● **Saved data entries**

# # # #

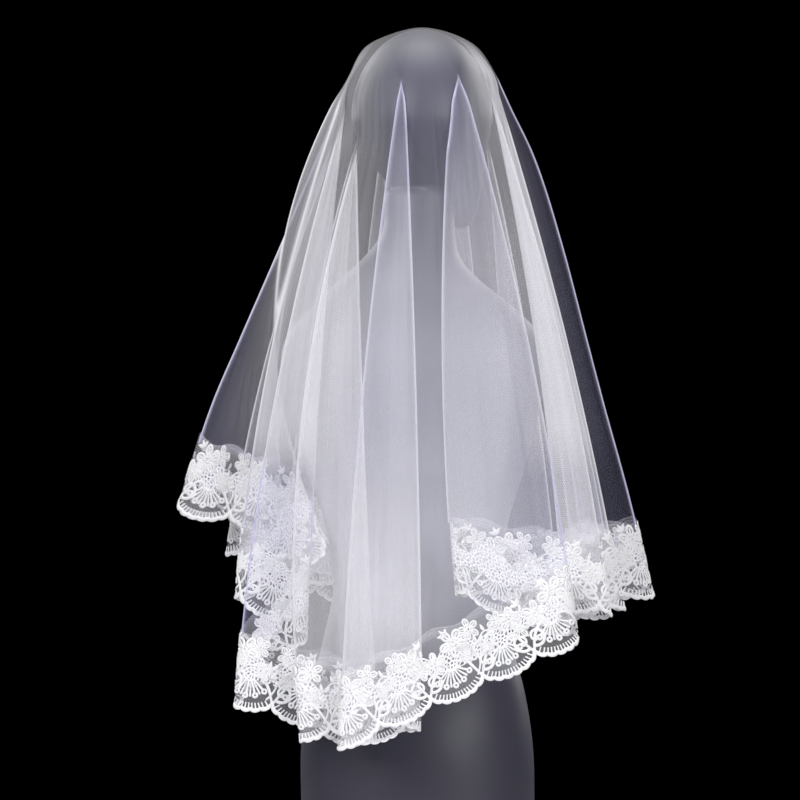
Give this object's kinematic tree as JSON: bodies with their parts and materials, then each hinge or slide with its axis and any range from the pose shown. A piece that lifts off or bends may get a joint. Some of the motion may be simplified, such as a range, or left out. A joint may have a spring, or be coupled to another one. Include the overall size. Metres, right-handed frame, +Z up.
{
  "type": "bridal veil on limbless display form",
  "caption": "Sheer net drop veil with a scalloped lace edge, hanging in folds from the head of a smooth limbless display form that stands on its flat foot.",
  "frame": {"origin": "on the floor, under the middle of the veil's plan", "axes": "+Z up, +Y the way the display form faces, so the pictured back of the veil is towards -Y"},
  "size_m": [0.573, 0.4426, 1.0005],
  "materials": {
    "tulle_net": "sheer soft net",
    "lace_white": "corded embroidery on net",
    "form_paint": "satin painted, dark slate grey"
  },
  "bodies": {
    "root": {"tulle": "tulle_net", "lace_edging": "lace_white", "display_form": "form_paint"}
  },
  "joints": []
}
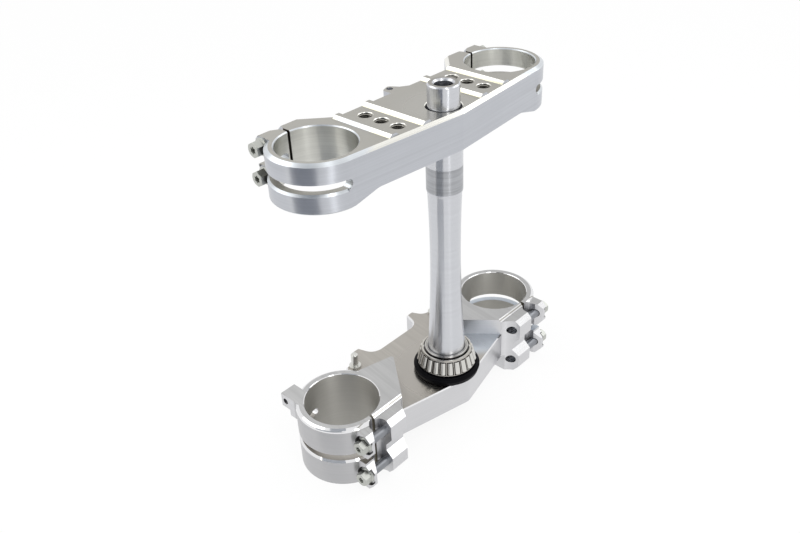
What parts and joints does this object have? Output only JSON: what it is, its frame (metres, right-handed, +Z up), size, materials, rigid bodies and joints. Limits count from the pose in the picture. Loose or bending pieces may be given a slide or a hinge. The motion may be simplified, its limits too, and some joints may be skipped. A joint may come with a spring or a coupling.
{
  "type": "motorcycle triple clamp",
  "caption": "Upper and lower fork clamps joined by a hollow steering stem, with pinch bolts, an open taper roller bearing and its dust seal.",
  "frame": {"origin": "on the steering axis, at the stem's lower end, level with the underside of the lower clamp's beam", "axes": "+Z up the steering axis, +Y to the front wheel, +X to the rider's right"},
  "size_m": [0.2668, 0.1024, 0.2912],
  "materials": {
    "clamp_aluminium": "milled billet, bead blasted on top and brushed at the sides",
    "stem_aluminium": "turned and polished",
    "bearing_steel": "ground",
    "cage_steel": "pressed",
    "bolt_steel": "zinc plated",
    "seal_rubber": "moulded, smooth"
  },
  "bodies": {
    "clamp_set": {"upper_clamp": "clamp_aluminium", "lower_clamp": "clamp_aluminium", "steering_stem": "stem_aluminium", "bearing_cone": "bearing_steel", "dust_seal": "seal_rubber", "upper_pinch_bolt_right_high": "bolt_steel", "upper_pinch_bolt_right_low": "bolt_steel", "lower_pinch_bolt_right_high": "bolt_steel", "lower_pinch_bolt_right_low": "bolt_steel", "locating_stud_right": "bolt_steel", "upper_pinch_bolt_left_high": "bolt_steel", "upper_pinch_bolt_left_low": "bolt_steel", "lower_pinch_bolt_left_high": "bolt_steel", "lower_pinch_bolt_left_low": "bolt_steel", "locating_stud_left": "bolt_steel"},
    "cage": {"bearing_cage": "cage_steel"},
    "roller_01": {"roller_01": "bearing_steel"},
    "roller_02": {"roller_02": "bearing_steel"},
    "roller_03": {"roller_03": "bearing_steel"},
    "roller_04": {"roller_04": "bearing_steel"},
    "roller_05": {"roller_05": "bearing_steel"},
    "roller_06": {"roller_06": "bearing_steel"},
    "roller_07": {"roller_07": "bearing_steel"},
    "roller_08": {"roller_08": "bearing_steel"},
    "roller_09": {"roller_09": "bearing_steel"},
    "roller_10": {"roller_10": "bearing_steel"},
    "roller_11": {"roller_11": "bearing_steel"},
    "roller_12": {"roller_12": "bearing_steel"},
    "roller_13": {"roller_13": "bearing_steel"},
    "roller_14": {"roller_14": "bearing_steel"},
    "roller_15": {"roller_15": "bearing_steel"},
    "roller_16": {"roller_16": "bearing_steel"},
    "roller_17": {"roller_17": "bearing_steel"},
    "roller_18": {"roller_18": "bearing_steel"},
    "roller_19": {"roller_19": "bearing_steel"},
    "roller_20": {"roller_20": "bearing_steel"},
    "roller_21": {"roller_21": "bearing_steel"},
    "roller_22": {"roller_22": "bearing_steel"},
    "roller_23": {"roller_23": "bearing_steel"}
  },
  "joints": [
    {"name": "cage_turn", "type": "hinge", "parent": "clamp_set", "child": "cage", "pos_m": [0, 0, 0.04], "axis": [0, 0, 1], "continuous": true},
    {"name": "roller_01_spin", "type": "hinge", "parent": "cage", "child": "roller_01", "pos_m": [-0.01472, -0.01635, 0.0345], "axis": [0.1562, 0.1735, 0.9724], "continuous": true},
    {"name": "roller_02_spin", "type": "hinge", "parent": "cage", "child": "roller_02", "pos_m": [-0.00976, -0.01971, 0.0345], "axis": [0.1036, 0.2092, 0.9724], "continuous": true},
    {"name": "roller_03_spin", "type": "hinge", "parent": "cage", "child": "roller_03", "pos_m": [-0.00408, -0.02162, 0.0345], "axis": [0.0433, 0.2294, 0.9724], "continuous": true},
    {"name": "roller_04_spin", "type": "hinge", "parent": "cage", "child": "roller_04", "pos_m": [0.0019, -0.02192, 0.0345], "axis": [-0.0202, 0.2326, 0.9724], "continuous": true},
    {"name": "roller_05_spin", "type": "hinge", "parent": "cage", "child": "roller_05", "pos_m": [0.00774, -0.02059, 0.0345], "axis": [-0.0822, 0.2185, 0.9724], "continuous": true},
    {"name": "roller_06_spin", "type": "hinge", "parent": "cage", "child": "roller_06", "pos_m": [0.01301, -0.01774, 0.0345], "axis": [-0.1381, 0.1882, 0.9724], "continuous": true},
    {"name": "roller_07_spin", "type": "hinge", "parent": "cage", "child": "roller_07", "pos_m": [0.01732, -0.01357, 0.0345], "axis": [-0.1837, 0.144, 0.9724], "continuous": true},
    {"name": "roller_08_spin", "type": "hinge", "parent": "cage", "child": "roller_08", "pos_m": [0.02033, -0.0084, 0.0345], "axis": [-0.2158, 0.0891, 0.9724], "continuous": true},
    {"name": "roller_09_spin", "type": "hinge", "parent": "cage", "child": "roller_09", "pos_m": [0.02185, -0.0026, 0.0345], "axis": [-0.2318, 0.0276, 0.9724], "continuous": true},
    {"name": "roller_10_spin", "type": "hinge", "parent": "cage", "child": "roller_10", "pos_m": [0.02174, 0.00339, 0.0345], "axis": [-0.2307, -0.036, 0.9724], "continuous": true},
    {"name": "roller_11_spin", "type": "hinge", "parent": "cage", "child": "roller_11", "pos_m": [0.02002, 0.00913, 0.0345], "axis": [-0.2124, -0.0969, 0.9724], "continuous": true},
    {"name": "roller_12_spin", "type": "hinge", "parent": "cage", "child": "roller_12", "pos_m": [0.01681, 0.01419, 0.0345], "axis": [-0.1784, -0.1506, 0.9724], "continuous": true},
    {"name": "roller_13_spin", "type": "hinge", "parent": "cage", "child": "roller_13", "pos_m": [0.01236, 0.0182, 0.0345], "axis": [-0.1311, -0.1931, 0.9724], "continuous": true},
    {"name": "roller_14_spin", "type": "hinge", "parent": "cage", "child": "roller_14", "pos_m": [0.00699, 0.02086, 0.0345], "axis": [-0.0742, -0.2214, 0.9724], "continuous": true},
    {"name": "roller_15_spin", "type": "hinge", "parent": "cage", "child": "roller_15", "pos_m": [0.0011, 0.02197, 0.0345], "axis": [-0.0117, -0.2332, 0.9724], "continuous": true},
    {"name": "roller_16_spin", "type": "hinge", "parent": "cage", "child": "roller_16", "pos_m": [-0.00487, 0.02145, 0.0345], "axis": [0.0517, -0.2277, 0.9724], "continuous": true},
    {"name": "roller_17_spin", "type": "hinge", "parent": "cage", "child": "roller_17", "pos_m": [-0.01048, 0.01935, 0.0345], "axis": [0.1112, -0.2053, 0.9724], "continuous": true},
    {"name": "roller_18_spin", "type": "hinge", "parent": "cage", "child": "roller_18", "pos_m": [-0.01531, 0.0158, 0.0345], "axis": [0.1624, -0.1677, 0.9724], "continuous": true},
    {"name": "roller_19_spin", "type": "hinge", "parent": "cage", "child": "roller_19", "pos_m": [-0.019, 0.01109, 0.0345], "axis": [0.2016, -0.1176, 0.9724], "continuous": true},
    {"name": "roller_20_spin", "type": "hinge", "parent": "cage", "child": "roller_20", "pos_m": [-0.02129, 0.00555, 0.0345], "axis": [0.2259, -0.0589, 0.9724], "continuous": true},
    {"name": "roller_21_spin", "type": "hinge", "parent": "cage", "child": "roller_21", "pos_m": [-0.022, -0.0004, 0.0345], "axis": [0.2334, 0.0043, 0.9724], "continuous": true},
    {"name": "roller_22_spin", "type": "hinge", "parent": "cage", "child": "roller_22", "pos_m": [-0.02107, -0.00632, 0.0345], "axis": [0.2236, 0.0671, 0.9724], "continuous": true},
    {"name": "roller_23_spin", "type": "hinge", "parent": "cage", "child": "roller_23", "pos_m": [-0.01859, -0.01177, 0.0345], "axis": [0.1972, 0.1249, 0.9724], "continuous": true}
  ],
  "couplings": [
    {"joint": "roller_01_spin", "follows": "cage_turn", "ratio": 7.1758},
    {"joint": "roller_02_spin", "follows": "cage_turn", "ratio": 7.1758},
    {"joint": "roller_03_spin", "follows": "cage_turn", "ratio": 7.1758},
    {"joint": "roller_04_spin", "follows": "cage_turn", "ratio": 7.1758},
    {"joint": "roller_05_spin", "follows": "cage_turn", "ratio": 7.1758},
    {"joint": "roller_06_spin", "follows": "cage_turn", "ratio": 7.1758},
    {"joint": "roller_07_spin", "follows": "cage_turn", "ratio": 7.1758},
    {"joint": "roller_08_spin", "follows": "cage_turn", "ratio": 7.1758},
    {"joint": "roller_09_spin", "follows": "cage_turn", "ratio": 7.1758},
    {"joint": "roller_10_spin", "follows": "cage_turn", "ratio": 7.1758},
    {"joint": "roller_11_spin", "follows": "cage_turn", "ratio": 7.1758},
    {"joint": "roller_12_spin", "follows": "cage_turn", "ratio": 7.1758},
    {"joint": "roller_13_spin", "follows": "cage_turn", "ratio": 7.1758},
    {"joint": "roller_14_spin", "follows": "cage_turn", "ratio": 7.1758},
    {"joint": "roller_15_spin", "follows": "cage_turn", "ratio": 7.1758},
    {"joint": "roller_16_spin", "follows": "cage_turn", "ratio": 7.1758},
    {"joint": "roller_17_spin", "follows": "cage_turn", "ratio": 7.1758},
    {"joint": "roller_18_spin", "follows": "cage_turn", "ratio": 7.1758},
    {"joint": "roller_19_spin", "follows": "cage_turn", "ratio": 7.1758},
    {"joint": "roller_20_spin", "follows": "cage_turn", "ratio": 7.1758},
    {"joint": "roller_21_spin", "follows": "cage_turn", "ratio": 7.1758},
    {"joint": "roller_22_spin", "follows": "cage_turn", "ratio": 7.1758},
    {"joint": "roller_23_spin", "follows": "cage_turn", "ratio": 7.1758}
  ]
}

# # # #

● **Instruction**
Only a number is wanted: how many lines of the material above hold "that"?

● **Solution to the problem**
2